L'ecstasy attaque le cœur, comme le Mediator
Publié par MedeSpaceNews le Mars 10 2012 13:38:59
Cette drogue, présentée à tort comme récréative, provoquerait une altération des valves cardiaques.

Il y a deux ans, un jeune homme de 33 ans était hospitalisé en urgence à la clinique des Cèdres de Toulouse pour des douleurs thoraciques, un essoufflement, une grande fatigue. Après une batterie d'examens, et notamment une échocardiographie, il s'est avéré que ce patient souffrait d'une altération importante des valves mitrales. Après interrogatoire, le malade en question s'est révélé être un toxicomane consommant régulièrement de l'ecstasy.

Dans un article publié cette semaine sur le site Internet du British Journal of Clinical Pharmacology (1), les cardiologues de la clinique, avec l'équipe d'addictovigilance du CHU de Toulouse, annoncent que l'altération des valves cardiaques dans ce cas est consécutive à la prise d'ecstasy. Et que les lésions observées sont similaires à celles produites par le Mediator. Cette publication devrait contribuer à alerter les consommateurs d'ecstasy des risques cardiaques qu'ils encourent.
Plusieurs comprimés par semaine depuis plusieurs années

Contrairement au discours véhiculé par les marchands de drogues illicites, l'ecstasy est un produit dangereux. Des effets neurologiques ont déjà été décrits. Mais pour la première fois, un impact sur le cœur vient d'être découvert. Cette première observation devrait contribuer à prendre la mesure du phénomène en renforçant la vigilance.

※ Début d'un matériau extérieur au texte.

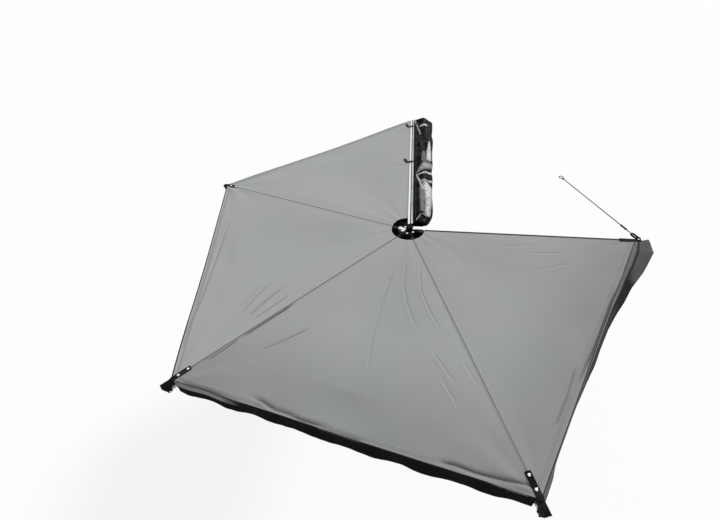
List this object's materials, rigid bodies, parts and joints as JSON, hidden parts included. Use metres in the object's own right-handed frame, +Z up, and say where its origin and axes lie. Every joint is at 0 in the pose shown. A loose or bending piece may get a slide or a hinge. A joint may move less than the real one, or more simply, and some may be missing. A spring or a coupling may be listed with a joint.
{
  "type": "vehicle side awning",
  "caption": "Fan-shaped side awning: fabric panels on hinged booms that swing out from a rack-mounted rail, with fold-down telescopic legs, skirts, a travel cover and a guy line.",
  "frame": {"origin": "centre of the underside of the rear rack bracket's foot, where it rests on a crossbar", "axes": "+Z up, +Y the vehicle's forward direction along the base rail, +X inboard, towards the vehicle"},
  "size_m": [3.7802, 4.035, 0.3179],
  "materials": {
    "aluminium": "satin anodised extrusion",
    "black_casting": "black powder coat",
    "black_steel": "black powder coat on steel plate",
    "bright_steel": "plated",
    "canopy_cloth": "grey coated canvas",
    "cord": "black braided cord",
    "cover_cloth": "glossy black PVC-coated cloth",
    "dark_cloth": "black coated canvas",
    "grey_casting": "cast, dark grey",
    "leg_tube": "grey anodised tube",
    "moulding": "black nylon moulding",
    "rubber": "black rubber",
    "webbing": "black woven webbing"
  },
  "bodies": {
    "rail_body": {"base_rail": "aluminium", "rail_end_cap": "moulding", "hinge_base": "black_casting", "hub_guard": "black_casting", "rack_bracket_rear": "black_steel", "rack_bracket_middle": "black_steel", "rack_bracket_front": "black_steel", "travel_cover": "cover_cloth", "tie_strap_front": "webbing", "tie_strap_rear": "webbing"},
    "arm_front": {"link_front": "grey_casting", "hinge_bolt_front": "bright_steel", "boom_front": "aluminium", "tip_plate_front": "black_casting", "canopy_front": "canopy_cloth", "valance_front": "dark_cloth", "leg_bracket_front": "black_casting", "leg_clip_front": "moulding"},
    "arm_side": {"link_side": "grey_casting", "hinge_bolt_side": "bright_steel", "boom_side": "aluminium", "tip_plate_side": "black_casting", "canopy_side": "canopy_cloth", "valance_side": "dark_cloth", "leg_bracket_side": "black_casting", "leg_clip_side": "moulding"},
    "arm_rear": {"link_rear": "grey_casting", "hinge_bolt_rear": "bright_steel", "boom_rear": "aluminium", "tip_plate_rear": "black_casting", "canopy_rear": "canopy_cloth", "valance_rear": "dark_cloth", "leg_bracket_rear": "black_casting", "leg_clip_rear": "moulding"},
    "arm_end": {"link_end": "grey_casting", "hinge_bolt_end": "bright_steel", "boom_end": "aluminium", "tip_plate_end": "black_casting", "canopy_end": "canopy_cloth", "valance_end": "dark_cloth", "corner_ring": "bright_steel", "guy_hook": "black_casting", "guy_cord": "cord", "guy_tensioner": "moulding", "guy_eye": "cord"},
    "leg_front": {"leg_outer_front": "leg_tube", "leg_bolt_front": "bright_steel"},
    "collar_front": {"leg_collar_front": "moulding"},
    "foot_front": {"leg_inner_front": "aluminium", "leg_foot_front": "rubber"},
    "leg_side": {"leg_outer_side": "leg_tube", "leg_bolt_side": "bright_steel"},
    "collar_side": {"leg_collar_side": "moulding"},
    "foot_side": {"leg_inner_side": "aluminium", "leg_foot_side": "rubber"},
    "leg_rear": {"leg_outer_rear": "leg_tube", "leg_bolt_rear": "bright_steel"},
    "collar_rear": {"leg_collar_rear": "moulding"},
    "foot_rear": {"leg_inner_rear": "aluminium", "leg_foot_rear": "rubber"}
  },
  "joints": [
    {"name": "arm_front_swing", "type": "hinge", "parent": "rail_body", "child": "arm_front", "pos_m": [-0.103, -0.075, 0.03], "axis": [0, 0, 1], "range_deg": [-66.7, 0], "deforming": ["canopy_front", "valance_front"]},
    {"name": "arm_side_swing", "type": "hinge", "parent": "arm_front", "child": "arm_side", "pos_m": [-0.12278, -0.12092, 0.03], "axis": [0, 0, 1], "range_deg": [-68.2, 0], "deforming": ["canopy_side", "valance_side"]},
    {"name": "arm_rear_swing", "type": "hinge", "parent": "arm_side", "child": "arm_rear", "pos_m": [-0.08748, -0.15634, 0.03], "axis": [0, 0, 1], "range_deg": [-64.1, 0], "deforming": ["canopy_rear", "valance_rear"]},
    {"name": "arm_end_swing", "type": "hinge", "parent": "arm_rear", "child": "arm_end", "pos_m": [-0.04021, -0.14006, 0.03], "axis": [0, 0, 1], "range_deg": [-72.6, 0], "deforming": ["canopy_end", "valance_end"]},
    {"name": "leg_front_fold", "type": "hinge", "parent": "arm_front", "child": "leg_front", "pos_m": [-1.94426, 0.69075, -0.14603], "axis": [0.3955, 0.9184, 0], "range_deg": [0, 95]},
    {"name": "leg_front_lock_twist", "type": "hinge", "parent": "leg_front", "child": "collar_front", "pos_m": [-0.79764, 0.19694, -0.08344], "axis": [0.9173, -0.395, 0.0501], "range_deg": [0, 90]},
    {"name": "leg_front_extend", "type": "slide", "parent": "leg_front", "child": "foot_front", "axis": [0.9173, -0.395, 0.0501], "range_m": [0, 0.6]},
    {"name": "leg_side_fold", "type": "hinge", "parent": "arm_side", "child": "leg_side", "pos_m": [-1.50199, -1.53062, -0.14493], "axis": [-0.7059, 0.7083, 0], "range_deg": [0, 95]},
    {"name": "leg_side_lock_twist", "type": "hinge", "parent": "leg_side", "child": "collar_side", "pos_m": [-0.61767, -0.64939, -0.08234], "axis": [0.7075, 0.705, 0.0501], "range_deg": [0, 90]},
    {"name": "leg_side_extend", "type": "slide", "parent": "leg_side", "child": "foot_side", "axis": [0.7075, 0.705, 0.0501], "range_m": [0, 0.6]},
    {"name": "leg_rear_fold", "type": "hinge", "parent": "arm_rear", "child": "leg_rear", "pos_m": [0.57233, -1.99578, -0.14402], "axis": [-0.9455, -0.3256, 0], "range_deg": [0, 95]},
    {"name": "leg_rear_lock_twist", "type": "hinge", "parent": "leg_rear", "child": "collar_rear", "pos_m": [0.16588, -0.81537, -0.08144], "axis": [-0.3252, 0.9443, 0.0501], "range_deg": [0, 90]},
    {"name": "leg_rear_extend", "type": "slide", "parent": "leg_rear", "child": "foot_rear", "axis": [-0.3252, 0.9443, 0.0501], "range_m": [0, 0.6]}
  ]
}
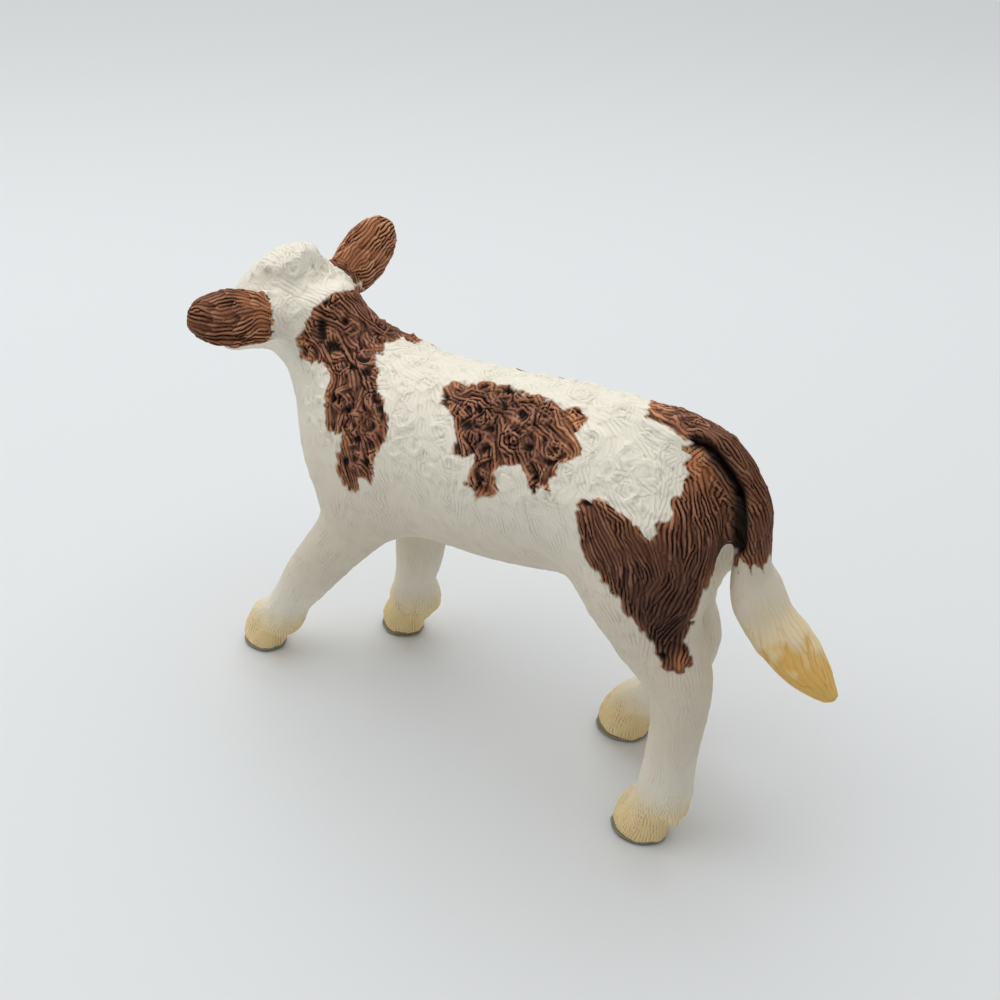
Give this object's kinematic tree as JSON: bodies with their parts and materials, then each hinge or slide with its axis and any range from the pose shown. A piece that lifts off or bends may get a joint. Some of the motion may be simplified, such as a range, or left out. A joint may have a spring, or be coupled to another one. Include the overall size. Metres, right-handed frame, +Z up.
{
  "type": "toy farm animal figure",
  "caption": "Moulded toy calf in walking pose, with combed fur relief, spread ears, cloven hooves and a tail hanging clear of the rump",
  "frame": {"origin": "On the ground, under the middle of the figure's bounding box", "axes": "+X is the calf's left, -Y is the way it faces, +Z is up"},
  "size_m": [0.03, 0.0806, 0.0503],
  "materials": {
    "coat": "matte, hand-painted white coat with brown patches, combed fur relief",
    "ear": "matte, painted brown, fine fur relief",
    "tail": "matte, painted brown with a cream and yellow-ochre tuft, combed fur relief"
  },
  "bodies": {
    "root": {"torso": "coat", "head": "coat", "left_ear": "ear", "right_ear": "ear", "front_left_leg": "coat", "front_right_leg": "coat", "hind_left_leg": "coat", "hind_right_leg": "coat", "tail": "tail"}
  },
  "joints": []
}
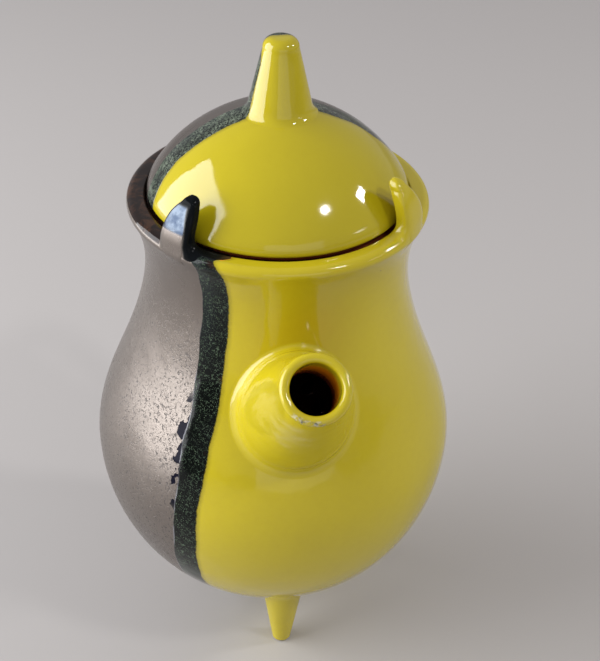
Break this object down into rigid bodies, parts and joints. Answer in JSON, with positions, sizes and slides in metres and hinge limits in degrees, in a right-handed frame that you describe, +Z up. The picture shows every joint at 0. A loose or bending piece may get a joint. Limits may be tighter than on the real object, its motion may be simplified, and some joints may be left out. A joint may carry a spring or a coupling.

Le jeune homme consommait plusieurs comprimés d'ecstasy par semaine depuis plusieurs années, a-t-il expliqué aux deux cardiologues, Guillaume Montastruc et Philippe Vigneux, de la clinique des Cèdres, qui l'interrogeaient à la recherche de prise de médicaments comme le Mediator, susceptibles d'expliquer cette altération des valves mitrales, exceptionnelle à cet âge-là. Rien sur le plan des médicaments, juste cette prise d'ecstasy. C'est en opérant le malade pour la pose de prothèses valvulaires que les chirurgiens eurent la grande surprise de constater que ses valves mitrales présentaient les mêmes altérations (des lésions bourgeonnantes) que celles observées sur les valves de certains patients ayant pris du Mediator.

Contacté, le centre d'addictovigilance de Toulouse a confirmé que l'on pouvait retenir l'imputabilité entre l'ecstasy et la maladie. Le Pr Patrick Bruneval, meilleur expert français d'anatomopathologie en la matière (hôpital Georges-Pompidou, Paris) a confirmé, après avoir examiné les prélèvements, que les lésions étaient typiques de celles provoquées par le Mediator et de manière générale par les médicaments de la famille des fenfluramines. Aucun autre facteur de risque n'a pu être mis en évidence.
Études systématiques

«C'est la première observation clinique d'un lien entre valvulopathie et ecstasy, assure le Pr Jean-Louis Montastruc du centre de pharmacovigilance de Toulouse. Des données expérimentales ont déjà mis en évidence que l'ecstasy pouvait induire des anomalies cardiaques. En Belgique, il y a quelques années, un médecin avait suggéré, après avoir réalisé des échographies cardiaques systématiques chez des toxicomanes, un risque accru de valvulopathie, sans être certain de l'association. C'est la première démonstration totale du lien entre ecstasy et valvulopathie.»

L'ecstasy, qui aurait des similitudes structurelles avec les amphétamines, agirait sur le même récepteur sérotoninergique au niveau du cœur que le Mediator et les fenfluramines. Par ailleurs, cette substance attaquerait aussi les neurones sérotoninergiques du cerveau, avec des risques neurologiques à long terme. Cette observation devrait conduire à rechercher la prise d'ecstasy chez les personnes souffrant de maladies des valves cardiaques. Et à mener des études systématiques sur ce sujet afin d'évaluer plus précisément le risque. Enfin, il faut désormais sensibiliser encore plus les jeunes aux dangers de l'ecstasy, présenté comme une drogue récréative, mais qui peut avoir des conséquences désastreuses sur l'organisme. Près de 800.000 personnes auraient expérimenté ce produit en France, et notamment 3,8 % des 24-35 ans, selon un rapport de l'Observatoire des drogues et des toxicomanies de 2008.